Sugar Consumption Remains Steady
Previous studies have found evidence suggesting soda consumption is linked to health problems in both kids and adults that include dental cavities, type 2 diabetes, and increased weight gain. The 2015 to 2020 Dietary Guidelines for Americans recommends that people reduce the amount of sugar in their diets to less than 10 percent of the today daily calorie intake. The findings of these latest studies show that for most people, drinking just one sugary beverage a day nearly puts them at the daily maximum suggested in the guidelines. For example, among kids, boys consumed, on average, 164 calories worth of sugary beverages a day, which contributed to 7.3 percent of their total daily recommended calorie intake. On average, girls consumed 121 calories from sugary beverages, or 7.2 percent of their total daily recommended calorie intake. Among adults, men consumed, on average, slightly more calories from sugary beverages when compared to boys: 179 calories, or 6.9 percent of the total daily recommended calorie intake. Women, however, consumed fewer calories from these types of beverages when compared to girls: 113 calories or 6.1 percent of their total daily recommended calorie intake. Researchers also discovered that among kids, sugary beverage intake increased with age. Teens drank more sugary beverages than kids between the ages of 2 to 5, as well as kids between the ages of 6 to 11. Researchers found the opposite in adults, as the intake of sugar beverages actually decreased with age, with intake reaching its highest point for those between the ages of 20 to 39.

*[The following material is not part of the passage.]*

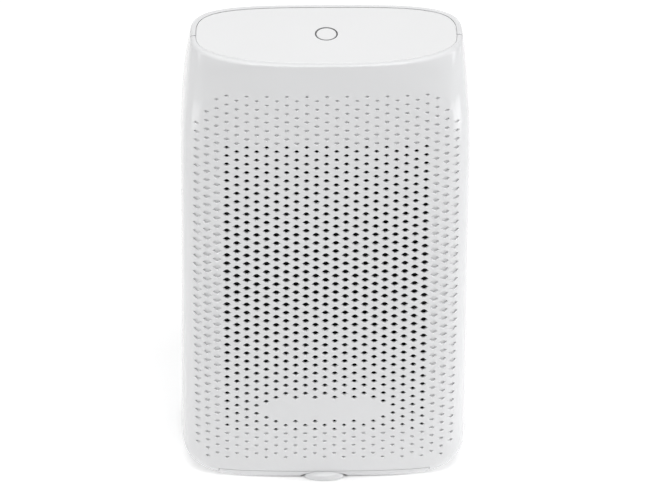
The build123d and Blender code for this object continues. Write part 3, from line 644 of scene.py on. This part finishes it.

The Dangers of Soda Consumption
In addition to the increased risk of tooth decay and weight gain mentioned earlier, soda also has the ability to corrode the health of our teeth. The mouth requires a balanced pH low in acidity. When we consume soda, the acid and carbonation in soda disrupt this delicate balance, causing our mouths to become too acidic. This increase in acidity weakens our tooth enamel much as putting a penny in a jar of battery acid would. Making matters worse, sugar consumption causes plaque and other harmful oral bacteria to produce substances that attack tooth enamel. When in a weakened state caused by drinking soda, the damage done by harmful oral bacteria only becomes worse. This type of damage can be especially problematic for kids that have child braces in SE Portland. At Senestraro Family Orthodontics, we recommend that kids dramatically reduce the amount of soda they consume while wearing braces to prevent lasting damage that could occur to the function and appearance of their smiles. Orthodontic treatments can have a lasting positive impact on a child’s oral health. But not practicing the fundamentals of good oral hygiene, such as reducing sugar consumption, can seriously undermine the success of this type of treatment.